Monday, September 10, 2018

Peppermint (2018) * *

Peppermint Movie Review

Directed by:  Pierre Morel

Starring:  Jennifer Garner, John Ortiz, John Gallagher, Jr., Juan Pablo Raba

We know going in Peppermint is a preposterous revenge fantasy in which an ordinary mother opens up a can of whoop ass on the drug dealer and his henchmen who murdered her family.    The mother, Riley North (Garner) transforms herself into a Terminator within the five years between the murders and her return to exact vengeance.    This is the perfect movie for those who post Facebook memes in which they promise retributions just short of disembowelment if you ever mess with their child.   

I allow leeway to movies like this.    I know the only suspense is how creatively Riley will dispose of her intended victims, but some of those methods are head scratchers, such as when she knocks off the three men who actually shot her family and somehow hangs their bodies on a Ferris wheel.    How did she manage to lug the bodies there?    I know she is freakishly strong now, but still.    And how did she do this without anyone noticing?    Did she knock out the security guards?   Were there any?   The mind boggles.

As Peppermint opens, Riley is seen killing a thug and then we flash back to five years earlier, in which Riley's generally happy life is upended when a drug dealer kills her husband and daughter in a drive-by shooting, while wounding Riley.   It turns out her husband and a friend were mulling over ripping off the dealer for some quick cash.    Riley's husband backs out, but the dealer has him whacked anyway.    Riley seeks justice, but due to reasons I won't list here, the suspects are freed and Riley is running away from police who want to send her to a mental institution.

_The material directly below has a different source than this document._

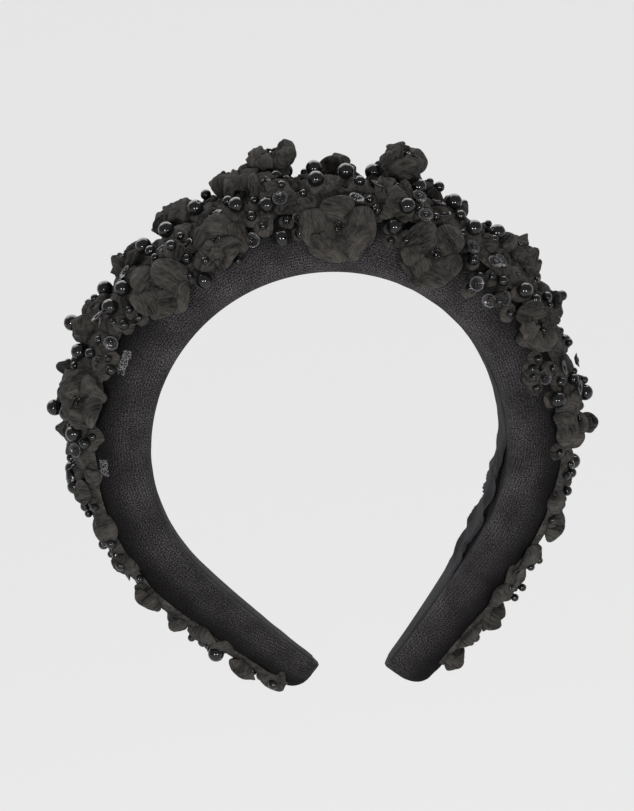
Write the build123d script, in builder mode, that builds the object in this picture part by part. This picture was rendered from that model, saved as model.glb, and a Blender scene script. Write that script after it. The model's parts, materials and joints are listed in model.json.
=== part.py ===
"""Padded velvet headband with a trim of crepe flowers, round beads and cup sequins.

The head opening is centred on the origin, the crown is at +Z and the front of the
band faces -Y.  "Station" is the distance in mm along the inner face from the crown,
negative towards -X.  "Turn" is the angle round the padded section, 0 on the outside,
-90 on the front wall and +90 on the back wall.
"""

from build123d import *
from math import atan2, cos, degrees, hypot, pi, radians, sin
import os
import random

# --- driving dimensions (mm) ---
HEAD_RADIUS = 65.0  # inner face of the lining over the crown
CROWN_SPAN = 128.0  # degrees of true circle each side of the crown
ARM_RADIUS = 554.0  # gentle curve of each arm below the circle
HALF_LENGTH = 202.0  # crown to tip along the inner face of the -X arm
RIGHT_EXTRA = 6.5  # how much further the +X arm runs

CROWN_HEIGHT = 28.5  # padding height over the crown
LEFT_HEIGHT_LOSS = 15.0  # the -X arm thins more than the +X arm
RIGHT_HEIGHT_LOSS = 11.5
CROWN_HALF_WIDTH = 20.5
TIP_WIDTH_LOSS = 12.5
BELLY = 0.42  # height of the widest point, share of the padding height
FOOT = 0.68  # width at the head, share of the widest width
SECTION_POWER = 2.4  # squareness of the padded section
TIP_ROUND = 6.0

LINING_THICKNESS = 0.8
LINING_SHARE = 0.62
COVER_THICKNESS = 0.8
CORE_THICKNESS = 1.6
CORE_SHARE = 0.52
BACKING_THICKNESS = 0.5
CROWN_RUFFLE = 4.5  # extra height of the folded backing along the top of the crown
RUFFLE_REACH = 120.0
BACKING_EDGE = 48.0  # turn of both long edges of the backing strip
LAYER_GAP = 0.05

PEARL_RADIUS = 3.0
BEAD_RADIUS = 2.0
SMALL_BEAD_RADIUS = 1.5
SEED_RADIUS = 1.0
SEQUIN_RADIUS = 2.8
SEQUIN_THICKNESS = 0.25
THREAD_HOLE = 0.4

CIRCLE_END = HEAD_RADIUS * radians(CROWN_SPAN)


# --- the path along the inner face and the padded section ---
def path_point(station, depth):
    """Position in XZ and the angle from the crown, a depth outside the inner face."""
    side = 1.0 if station >= 0 else -1.0
    reach = abs(station)
    if reach <= CIRCLE_END:
        angle = reach / HEAD_RADIUS
        x = (HEAD_RADIUS + depth) * sin(angle)
        z = (HEAD_RADIUS + depth) * cos(angle)
    else:
        turn = radians(CROWN_SPAN)
        angle = turn + (reach - CIRCLE_END) / ARM_RADIUS
        x = (HEAD_RADIUS - ARM_RADIUS) * sin(turn) + (ARM_RADIUS + depth) * sin(angle)
        z = (HEAD_RADIUS - ARM_RADIUS) * cos(turn) + (ARM_RADIUS + depth) * cos(angle)
    return side * x, z, side * angle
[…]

When Riley returns to kick butt, she does so with such efficiency and precision that she must've received training from some country's special forces.    And we are treated to two scenes of Riley applying first aid to her battle wounds, a la John Rambo.    Riley's voice has changed too.    She is no longer perky, but speaks in a Sly Stallone-like low register growl just to show us she means business.    There are two cops on the case, as well as an FBI agent, but these two cops are apparently the only ones in all of Los Angeles since they show up at every explosion, murder, or malfeasance in the city.

Peppermint was a passable entertainment; a slick Death Wish-type of movie in which Garner is a convincing hero, until the clunky ending in which the villain has Riley surrounded by henchmen with guns and instead of just pumping dozens of bullets into her, the dealer decides to engage in a fistfight.    Moments earlier, Riley threatens to wipe out the rest of her crew over the radio, and the dealer says, "She's bluffing,"   Dude, she annihilated nearly all of your boys in the last 24 hours or so, as well as blowing up your drug lab and reducing other establishments to ashes.    And she's bluffing?

Pierre Morel, who directed Taken, helms this movie also, although Taken is an effective action thriller which engages emotions as well.    That formula has been duplicated without much success since.   With Riley's skills she acquired over the last few years, she could dispose of ISIS within a week.